Despite only being in the film for about two minutes, he’s one of the few things that we remember from this absolutely loopers action film.

4) He plays the lead in one of the best TV comedies of all-time

Arrested Development is just superb and Bateman’s role as Michael Bluth is the glue that holds the whole ensemble cast together. His pragmatic, sarcastic and droll performance is pitch perfect, especially when he’s in any scene with Gob, Tobias and Buster.
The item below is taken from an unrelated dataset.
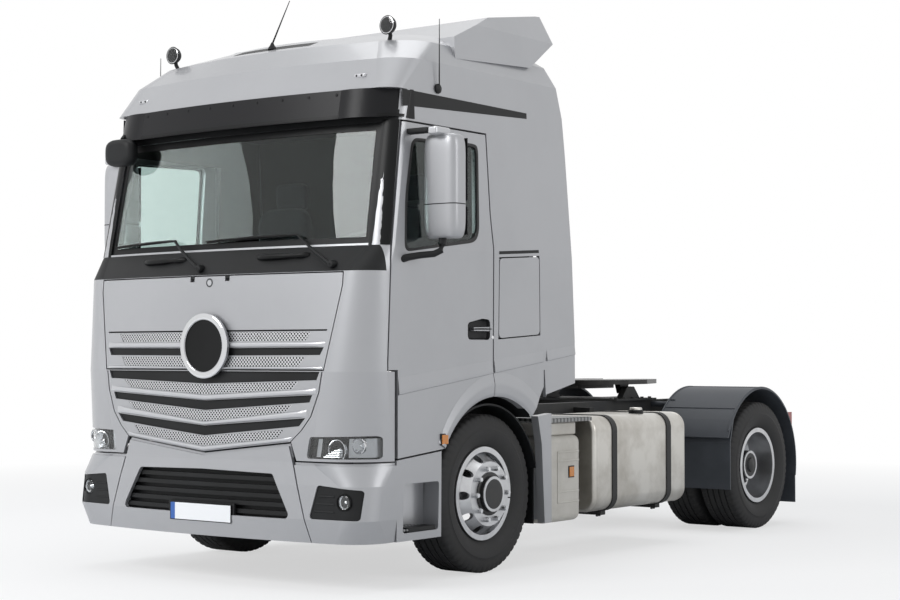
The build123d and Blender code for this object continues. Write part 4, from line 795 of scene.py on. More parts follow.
@dataclass
class Lamps:
    """Headlamps, fog lamps, side markers, roof lamps, marker lamps and aerials."""

    # Per headlamp reflector: its place across the cab, its station, its height and its radius.
    lamp_rims: tuple = ((1008, 112, 826, 62), (1128, 168, 858, 44))
    # The fog lamp's place across the bumper, its station and its height.
    fog: tuple = (1090, 84, 530)
    roof_x: float = 937.0
    roof_height: float = 3428.0

    def _reflector(self, name: str, centre: tuple, radius: float, body: str, depth: float = 34.0) -> None:
        """A bowl, radius falling with the square root of depth, with a bulb cover in its middle.

        Args:
            name: the piece's name.
            centre: the middle of its mouth.
            radius: the bowl's radius.
            body: the CAD body that it moves with.
            depth: how deep the bowl is.
        """
        fall = np.linspace(0, 1, 10)
        inner = np.stack((-depth * fall, radius * np.sqrt(1 - 0.92 * fall)), -1)
        outer = np.array(((-depth - 3, radius * 0.3), (-depth * 0.5, radius + 3), (3, radius + 5),
                          (4, radius + 1)))
        turned(f"{name}_bowl", np.vstack((inner[::-1], outer[::-1]))[::-1], centre, FORWARD, CHROME, body, 40)
        bulb = np.stack((-depth + depth * 0.75 * np.sin(fall * math.pi / 2),
                         radius * 0.34 * np.cos(fall * math.pi / 2)), -1)
        turned(f"{name}_bulb", np.vstack(((-depth, 0), bulb)), centre, FORWARD, CHROME, body, 24)

    def _headlamp(self, side: str, sign: int) -> None:
        """The silver liner, two reflectors and the indicator's ribs behind one lens.

        Args:
            side: the side's name.
            sign: 1 on the left side, -1 on the right.
        """
        t = np.linspace(1.0, 1.96, 26)[None] * sign
        z = np.linspace(786, 905, 10)[:, None]
        sheet(f"headlamp_liner_{side}", CAB.place(t, z, -46), SILVER_TRIM, "cab", FORWARD)
        for index, (x, station, height, radius) in enumerate(self.lamp_rims):
            self._reflector(f"headlamp_{side}_{index}", (sign * x, station, height), radius, "cab")
        for index in range(5):
            t = np.linspace(1.12 + 0.03 * index, 1.34, 14) * sign
            tube(f"indicator_rib_{side}_{index}", CAB.place(t, np.full(14, 788.0 + 10 * index), -26), 3.2,
                 CHROME, "cab", 8)
        brow = CAB.place(np.linspace(1.02, 1.9, 20) * sign, np.linspace(900, 908, 20), -18)
        tube(f"headlamp_brow_{side}", brow, 6, GLOSS_BLACK, "cab", 10)

    def _fog(self, side: str, sign: int) -> None:
        """A fog lamp: bowl, domed lens and black rim, with two ribs beside it.

        Args:
            side: the side's name.
            sign: 1 on the left side, -1 on the right.
        """
        x, station, height = self.fog
        self._reflector(f"fog_{side}", (sign * x, station, height), 44, "chassis", 26)
        dome = np.linspace(0, 1, 8)
        lens = np.stack((2 + 8 * np.sqrt(1 - dome**2), 43 * dome), -1)
        turned(f"fog_lens_{side}", np.vstack((lens, (0, 43), (0, 0))), (sign * x, station, height), FORWARD,
               LENS, "chassis", 36)
        ring = np.stack((5 * np.sin(dome * 2 * math.pi), 48 + 5 * np.cos(dome * 2 * math.pi)), -1)[:-1]
        turned(f"fog_rim_{side}", ring, (sign * x, station - 4, height), FORWARD, GLOSS_BLACK, "chassis", 40,
               closed=False)
        for index in range(3):
            x0, x1 = 880 + index * 12, 1020
            line = BUMPER.front(np.linspace(x0, x1, 10) * sign, np.full(10, 470.0 + 45 * index), -10)
            tube(f"fog_rib_{side}_{index}", line, 6, BLACK, "chassis", 8)

    def _roof(self, side: str, sign: int) -> None:
        """A round roof lamp on its bracket, a marker lamp and a whip aerial.

        Args:
            side: the side's name.
            sign: 1 on the left side, -1 on the right.
        """
        x = sign * self.roof_x
        centre = (x, 662, self.roof_height)
        self._reflector(f"roof_lamp_{side}", centre, 48, "cab", 30)
        shell = ((2, 50), (4, 57), (0, 60), (-6, 58), (-28, 52), (-46, 38), (-58, 16), (-60, 0))
        turned(f"roof_lamp_shell_{side}", shell[::-1], centre, FORWARD, BLACK, "cab", 40)
        dome = np.linspace(0, 1, 8)
        glass = np.vstack((np.stack((2 + 5 * np.sqrt(1 - dome**2), 49 * dome), -1), (-1, 49), (-1, 0)))
        turned(f"roof_lamp_glass_{side}", glass, centre, FORWARD, LENS, "cab", 40)
        tube(f"roof_lamp_foot_{side}", ((x, 690, 3385), (x, 696, 3365), (x * 0.985, 702, 3335),
                                        (x * 0.97, 704, 3296)), 13, BLACK, "cab")
        block(f"marker_lamp_{side}", (x - 44, 392, 3066), (x + 44, 470, 3092), SILVER_TRIM, "cab", 9)
        studs(f"marker_dots_{side}", [(x - 20, 393, 3079), (x + 20, 393, 3079)], FORWARD, 7, 1.5, GLOSS_BLACK,
              "cab", 14)
        wall = sign * (HALF_CAB - 38)
        foot = ((0, 0), (0, 31), (10, 30), (17, 20), (19, 0))
        turned(f"whip_base_{side}", foot, (wall, 822, 3026), sign * LEFT, BLACK, "cab", 28)
        whip = np.linspace((sign * (HALF_CAB - 24), 822, 3026), (sign * (HALF_CAB - 25), 824, 3458), 8)
        tube(f"whip_aerial_{side}", whip, np.linspace(4.5, 2.2, 8), BLACK, "cab", 8)

    def build(self) -> None:
        """Make the lamps of both sides."""
        for side, sign in SIDES:
            self._headlamp(side, sign)
            self._fog(side, sign)
            self._roof(side, sign)
            for name, x, inset, finish in (("", 1246, 7, AMBER), ("_frame", 1242, 0, BLACK)):
                low, high = (sign * x, 799 + inset, 837 + inset), (sign * (x + 12), 877 - inset, 909 - inset)
                block(f"side_marker{name}_{side}", low, high, finish, f"door_{side}_body", 4)
        base = ((0, 0), (0, 30), (10, 27), (30, 14), (46, 7), (46, 0))
        turned("roof_aerial_base", base, (0, 640, 3368), UP, BLACK, "cab", 24)
        aerial = np.linspace((0, 640, 3405), (105, 690, 3682), 10)
        tube("roof_aerial", aerial, np.linspace(6, 2.5, 10), BLACK, "cab", 10)
        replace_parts(bpy.data.objects["roof_lamp_shell_left"], "roof_lamps")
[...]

5) Arrested Development really is amazing

Did we say this already?

Carl Weathers

1) He was in Predator.

It’s the greatest film that was ever made and he tried to boss and out-muscle Arnie.

https://www.youtube.com/watch?v=X5G_rB9ZMLc

2) He had the manliest death of all-time

To paraphrase a quote from the film, “he did have time to bleed”.

3) He’s Apollo Creed for God’s sake!

The undisputed heavyweight champion of the world is brash, cocky but pure box-office entertainment. How else can you explain his rather awesome nicknames: ‘The Master of Disaster’, ‘The King of Sting’, ‘The Dancing Destroyer’ and ‘The Prince of Punch’.

His relationship with Rocky started out on a sour note before their two epic fights completely changed their dynamic. A mutual respect between the two men developed into a full on bromance. We still cry watching that fight with Ivan Drago and Rocky holding him in his arms. Sob.

Best intro ever though.

4) He was the greatest coach that ever lived

A more inspirational coach than Alex Ferguson, Brian Cody and Jose Mourinho combined. He’s the only golfer that managed to survive an alligator biting his hand off before exacting his revenge by tearing ‘one of that bastard’s eyes out’.

He also had the vision to convince a hockey player ‘to give that shit up and concentrate on golf’.

That being said, it does seem like he can’t handle being the second best-looking person in the room.

5)  He isn’t afraid to make fun of himself

His performance as a broke, food-obsessed and shameless version of himself in Arrested Development is one of the best things on the show.